Whatever your feelings about the matter, if you’re tired and want a coffee to perk you up, there’s something to be said for a Forbidden Starbucks. Continuing right (east) from Starbucks will take you to the Nine Dragon Screen, Jewelry Museum and Imperial Theater (¥10 for all three) and the Clock Museum (¥10), both of which are thoroughly worthwhile side-trips, as much for the rooms they take you through as the exhibits themselves.
The Imperial Living Quarters
Moving north from here, beyond the Gate of Heavenly Purity (Qianqingmen), access was limited solely to the emperor, his servants, concubines and royal relatives.

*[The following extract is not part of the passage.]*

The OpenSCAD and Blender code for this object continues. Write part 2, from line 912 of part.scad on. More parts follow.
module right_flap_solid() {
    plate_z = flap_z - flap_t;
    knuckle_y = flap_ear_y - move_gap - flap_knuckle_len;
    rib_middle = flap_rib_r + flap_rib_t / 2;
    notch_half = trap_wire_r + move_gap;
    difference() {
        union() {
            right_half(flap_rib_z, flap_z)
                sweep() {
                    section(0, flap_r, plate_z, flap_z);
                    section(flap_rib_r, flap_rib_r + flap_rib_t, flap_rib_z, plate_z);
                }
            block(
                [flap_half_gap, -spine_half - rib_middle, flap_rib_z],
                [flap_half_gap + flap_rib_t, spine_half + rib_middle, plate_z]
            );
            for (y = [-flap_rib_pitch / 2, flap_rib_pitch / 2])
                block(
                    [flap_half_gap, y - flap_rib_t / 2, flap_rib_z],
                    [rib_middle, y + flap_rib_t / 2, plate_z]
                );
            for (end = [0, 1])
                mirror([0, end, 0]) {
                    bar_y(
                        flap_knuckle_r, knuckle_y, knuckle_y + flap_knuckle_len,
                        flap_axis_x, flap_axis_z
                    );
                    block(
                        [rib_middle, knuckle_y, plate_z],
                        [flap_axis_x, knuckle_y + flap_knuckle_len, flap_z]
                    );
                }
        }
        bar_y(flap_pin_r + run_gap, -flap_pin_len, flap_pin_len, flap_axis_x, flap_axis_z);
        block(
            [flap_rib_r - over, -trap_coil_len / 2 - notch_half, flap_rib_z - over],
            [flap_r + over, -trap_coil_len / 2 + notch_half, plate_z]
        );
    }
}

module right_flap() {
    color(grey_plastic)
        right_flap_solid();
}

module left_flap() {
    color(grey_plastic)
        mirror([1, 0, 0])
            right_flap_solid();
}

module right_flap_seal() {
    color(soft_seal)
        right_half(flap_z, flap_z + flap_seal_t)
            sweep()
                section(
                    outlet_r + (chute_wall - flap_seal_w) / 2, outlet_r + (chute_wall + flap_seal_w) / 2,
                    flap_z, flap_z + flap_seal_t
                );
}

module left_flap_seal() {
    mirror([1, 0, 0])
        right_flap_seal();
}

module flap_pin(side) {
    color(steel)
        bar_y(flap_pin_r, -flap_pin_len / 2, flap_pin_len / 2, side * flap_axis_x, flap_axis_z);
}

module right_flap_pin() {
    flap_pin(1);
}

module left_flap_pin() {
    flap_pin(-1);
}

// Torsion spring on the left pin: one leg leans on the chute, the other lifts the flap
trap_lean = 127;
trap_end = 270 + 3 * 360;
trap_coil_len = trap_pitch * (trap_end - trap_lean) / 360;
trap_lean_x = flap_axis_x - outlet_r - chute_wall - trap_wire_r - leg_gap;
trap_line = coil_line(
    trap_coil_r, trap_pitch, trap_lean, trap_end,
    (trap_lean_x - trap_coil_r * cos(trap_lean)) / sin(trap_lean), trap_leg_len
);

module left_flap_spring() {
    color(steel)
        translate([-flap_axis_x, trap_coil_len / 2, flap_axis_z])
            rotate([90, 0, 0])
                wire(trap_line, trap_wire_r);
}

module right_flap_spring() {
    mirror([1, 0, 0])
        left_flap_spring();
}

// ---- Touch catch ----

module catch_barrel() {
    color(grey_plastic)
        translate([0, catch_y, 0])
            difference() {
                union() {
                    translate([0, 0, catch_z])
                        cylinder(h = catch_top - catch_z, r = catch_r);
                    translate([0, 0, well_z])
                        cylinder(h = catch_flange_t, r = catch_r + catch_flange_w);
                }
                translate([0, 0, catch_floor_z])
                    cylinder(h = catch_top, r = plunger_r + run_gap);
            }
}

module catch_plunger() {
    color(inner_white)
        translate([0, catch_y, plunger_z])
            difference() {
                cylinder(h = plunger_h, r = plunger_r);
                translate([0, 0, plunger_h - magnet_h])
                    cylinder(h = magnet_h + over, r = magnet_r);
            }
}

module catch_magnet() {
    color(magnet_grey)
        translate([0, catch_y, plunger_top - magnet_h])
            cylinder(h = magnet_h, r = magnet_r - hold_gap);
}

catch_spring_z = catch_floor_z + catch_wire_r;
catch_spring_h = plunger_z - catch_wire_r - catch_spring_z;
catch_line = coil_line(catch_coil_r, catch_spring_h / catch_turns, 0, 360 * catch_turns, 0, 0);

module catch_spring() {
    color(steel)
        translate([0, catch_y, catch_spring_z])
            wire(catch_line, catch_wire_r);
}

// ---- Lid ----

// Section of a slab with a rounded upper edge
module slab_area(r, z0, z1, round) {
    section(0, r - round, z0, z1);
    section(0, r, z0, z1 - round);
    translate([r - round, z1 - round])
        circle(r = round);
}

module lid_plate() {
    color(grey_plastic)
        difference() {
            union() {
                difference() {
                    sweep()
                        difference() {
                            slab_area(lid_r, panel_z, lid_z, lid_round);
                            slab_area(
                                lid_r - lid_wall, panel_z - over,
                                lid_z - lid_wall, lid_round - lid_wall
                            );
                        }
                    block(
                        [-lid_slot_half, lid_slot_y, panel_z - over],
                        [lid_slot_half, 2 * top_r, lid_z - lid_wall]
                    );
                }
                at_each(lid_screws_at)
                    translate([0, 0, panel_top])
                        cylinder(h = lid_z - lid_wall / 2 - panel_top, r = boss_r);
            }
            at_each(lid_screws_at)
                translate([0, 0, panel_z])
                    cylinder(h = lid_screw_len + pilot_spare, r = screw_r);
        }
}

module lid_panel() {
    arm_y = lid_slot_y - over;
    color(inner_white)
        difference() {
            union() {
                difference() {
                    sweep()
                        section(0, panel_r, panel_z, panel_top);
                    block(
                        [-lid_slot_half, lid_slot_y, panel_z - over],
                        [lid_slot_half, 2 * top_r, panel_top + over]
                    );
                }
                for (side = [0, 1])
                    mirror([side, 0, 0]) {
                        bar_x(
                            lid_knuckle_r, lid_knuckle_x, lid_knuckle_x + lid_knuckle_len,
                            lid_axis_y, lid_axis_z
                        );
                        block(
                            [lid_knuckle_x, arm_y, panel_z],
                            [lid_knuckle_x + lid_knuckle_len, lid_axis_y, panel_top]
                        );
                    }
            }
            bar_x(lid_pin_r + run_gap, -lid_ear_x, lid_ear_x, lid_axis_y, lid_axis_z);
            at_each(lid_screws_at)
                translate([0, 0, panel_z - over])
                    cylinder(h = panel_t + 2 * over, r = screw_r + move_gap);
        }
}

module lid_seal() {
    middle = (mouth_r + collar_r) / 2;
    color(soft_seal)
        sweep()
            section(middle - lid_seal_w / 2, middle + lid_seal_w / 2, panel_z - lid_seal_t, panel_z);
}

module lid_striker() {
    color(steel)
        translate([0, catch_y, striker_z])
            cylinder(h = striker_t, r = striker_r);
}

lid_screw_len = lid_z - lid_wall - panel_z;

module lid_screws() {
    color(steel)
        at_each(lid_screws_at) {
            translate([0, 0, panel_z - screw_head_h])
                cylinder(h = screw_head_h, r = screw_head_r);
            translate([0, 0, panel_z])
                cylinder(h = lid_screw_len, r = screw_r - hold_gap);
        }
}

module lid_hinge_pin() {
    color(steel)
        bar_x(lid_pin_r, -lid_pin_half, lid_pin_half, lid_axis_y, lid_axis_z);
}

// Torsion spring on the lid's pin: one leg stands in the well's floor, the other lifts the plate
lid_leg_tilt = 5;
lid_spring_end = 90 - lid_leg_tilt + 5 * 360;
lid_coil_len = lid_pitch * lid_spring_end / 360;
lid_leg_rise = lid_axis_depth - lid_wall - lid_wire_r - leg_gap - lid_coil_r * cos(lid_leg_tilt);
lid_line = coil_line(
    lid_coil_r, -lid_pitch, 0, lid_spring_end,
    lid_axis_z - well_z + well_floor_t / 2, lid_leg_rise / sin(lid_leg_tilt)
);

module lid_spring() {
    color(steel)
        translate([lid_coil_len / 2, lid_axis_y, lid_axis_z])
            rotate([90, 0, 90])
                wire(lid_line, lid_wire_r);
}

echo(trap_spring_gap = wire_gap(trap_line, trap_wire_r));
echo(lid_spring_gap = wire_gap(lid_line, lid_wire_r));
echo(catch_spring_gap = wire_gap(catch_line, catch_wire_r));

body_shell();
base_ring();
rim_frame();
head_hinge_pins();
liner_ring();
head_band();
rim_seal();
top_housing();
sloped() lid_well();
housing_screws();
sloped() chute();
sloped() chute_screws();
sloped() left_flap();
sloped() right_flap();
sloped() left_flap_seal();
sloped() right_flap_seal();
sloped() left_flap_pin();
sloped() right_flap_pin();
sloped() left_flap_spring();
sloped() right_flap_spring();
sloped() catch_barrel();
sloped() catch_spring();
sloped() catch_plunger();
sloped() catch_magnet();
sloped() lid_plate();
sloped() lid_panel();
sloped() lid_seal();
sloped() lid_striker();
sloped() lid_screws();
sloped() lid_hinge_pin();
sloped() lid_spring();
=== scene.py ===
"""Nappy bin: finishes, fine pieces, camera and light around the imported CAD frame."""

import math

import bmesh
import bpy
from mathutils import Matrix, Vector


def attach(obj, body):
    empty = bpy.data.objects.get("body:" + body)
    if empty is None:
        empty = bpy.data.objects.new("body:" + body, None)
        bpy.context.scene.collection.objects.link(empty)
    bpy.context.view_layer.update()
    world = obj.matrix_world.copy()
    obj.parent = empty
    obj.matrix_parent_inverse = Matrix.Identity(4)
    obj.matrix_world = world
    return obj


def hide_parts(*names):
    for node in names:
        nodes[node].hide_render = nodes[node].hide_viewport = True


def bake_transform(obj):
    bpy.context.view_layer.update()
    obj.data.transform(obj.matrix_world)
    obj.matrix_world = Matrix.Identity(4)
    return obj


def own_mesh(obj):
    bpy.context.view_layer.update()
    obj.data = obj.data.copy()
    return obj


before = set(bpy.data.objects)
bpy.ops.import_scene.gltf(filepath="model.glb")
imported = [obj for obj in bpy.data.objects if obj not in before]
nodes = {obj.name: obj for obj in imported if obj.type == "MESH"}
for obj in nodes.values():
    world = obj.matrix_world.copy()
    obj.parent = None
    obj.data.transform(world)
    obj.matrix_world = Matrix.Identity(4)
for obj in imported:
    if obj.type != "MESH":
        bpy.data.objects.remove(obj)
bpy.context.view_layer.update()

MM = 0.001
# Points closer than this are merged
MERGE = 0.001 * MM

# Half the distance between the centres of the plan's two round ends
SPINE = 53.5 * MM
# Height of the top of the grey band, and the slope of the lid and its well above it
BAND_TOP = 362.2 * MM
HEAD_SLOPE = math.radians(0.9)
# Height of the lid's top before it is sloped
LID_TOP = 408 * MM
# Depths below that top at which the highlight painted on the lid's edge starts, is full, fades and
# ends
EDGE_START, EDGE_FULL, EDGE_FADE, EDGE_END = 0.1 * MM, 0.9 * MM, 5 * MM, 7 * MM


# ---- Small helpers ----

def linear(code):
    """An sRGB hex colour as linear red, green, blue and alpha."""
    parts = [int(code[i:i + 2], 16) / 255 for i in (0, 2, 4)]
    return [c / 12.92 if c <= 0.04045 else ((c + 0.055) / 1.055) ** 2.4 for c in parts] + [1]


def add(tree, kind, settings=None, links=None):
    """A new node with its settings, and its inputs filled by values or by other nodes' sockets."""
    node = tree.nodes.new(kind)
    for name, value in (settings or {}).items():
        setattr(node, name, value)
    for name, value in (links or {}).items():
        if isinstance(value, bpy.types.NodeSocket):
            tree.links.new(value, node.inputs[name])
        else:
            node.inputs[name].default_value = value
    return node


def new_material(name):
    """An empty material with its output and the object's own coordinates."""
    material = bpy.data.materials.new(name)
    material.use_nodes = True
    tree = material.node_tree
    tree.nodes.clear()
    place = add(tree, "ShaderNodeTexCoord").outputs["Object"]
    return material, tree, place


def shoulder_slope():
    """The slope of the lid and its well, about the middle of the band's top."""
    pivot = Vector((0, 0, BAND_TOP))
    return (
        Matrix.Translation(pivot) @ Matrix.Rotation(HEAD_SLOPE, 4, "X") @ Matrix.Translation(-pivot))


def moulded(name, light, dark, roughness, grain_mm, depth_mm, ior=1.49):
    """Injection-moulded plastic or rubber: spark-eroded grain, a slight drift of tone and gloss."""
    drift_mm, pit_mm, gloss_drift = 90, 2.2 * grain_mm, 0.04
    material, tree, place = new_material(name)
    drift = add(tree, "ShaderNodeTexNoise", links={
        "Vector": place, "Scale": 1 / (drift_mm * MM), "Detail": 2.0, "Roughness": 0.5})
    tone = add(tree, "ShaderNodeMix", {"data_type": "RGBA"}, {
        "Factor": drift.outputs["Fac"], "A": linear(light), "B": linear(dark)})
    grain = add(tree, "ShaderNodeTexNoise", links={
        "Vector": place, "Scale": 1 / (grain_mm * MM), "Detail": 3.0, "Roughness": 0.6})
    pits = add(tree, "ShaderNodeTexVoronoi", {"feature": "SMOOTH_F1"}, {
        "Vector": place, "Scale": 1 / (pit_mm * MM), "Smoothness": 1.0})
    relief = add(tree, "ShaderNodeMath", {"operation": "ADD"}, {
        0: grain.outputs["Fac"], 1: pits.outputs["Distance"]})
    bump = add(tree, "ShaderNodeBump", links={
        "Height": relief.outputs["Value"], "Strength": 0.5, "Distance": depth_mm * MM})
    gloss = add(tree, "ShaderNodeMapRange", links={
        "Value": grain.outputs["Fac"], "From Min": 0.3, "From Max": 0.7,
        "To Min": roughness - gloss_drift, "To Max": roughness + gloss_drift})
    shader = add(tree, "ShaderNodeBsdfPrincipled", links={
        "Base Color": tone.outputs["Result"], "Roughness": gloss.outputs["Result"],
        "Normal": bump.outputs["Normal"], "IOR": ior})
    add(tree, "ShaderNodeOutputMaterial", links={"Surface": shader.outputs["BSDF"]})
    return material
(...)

The next courtyard was part of the imperial living quarters and contains a further trio of halls, once again the most significant of which is the first one you’ll come to.
The Palace of Heavenly Purity (Qianqinggong) was the royal bedroom, but was later used as a state
room. The Hall of Union (Jiaotaidian) follows and was the empress’s throne room, and the third hall, the Palace of Earthly Tranquility (Kunninggong), was used for shamanistic rituals under the Manchu Qing emperors, but was traditionally where the emperor and empress spent their wedding night.
Flanking the courtyard to the east and west there are two museums, dedicated to Bronzes and Ceramics, both of which are worth a wander. A little farther to the west, the Hall of Mental Cultivation (Yangxindian) was a favorite place for emperors to spend time, offering a much more intimate scale and holding some original Qing dynasty furnishings.
From the end of the imperial living quarters, you enter the Imperial Garden, from where passages lead east to the Zhen Fei Well and lovely Qianlong Gardens, and west to the concubine’s and eunuch’s quarters. Straight through the Imperial Garden leads you to the northern exit at the Gate of Martial Spirit, where you can return your headset and there are a few benches to wait for any friends you might have lost inside!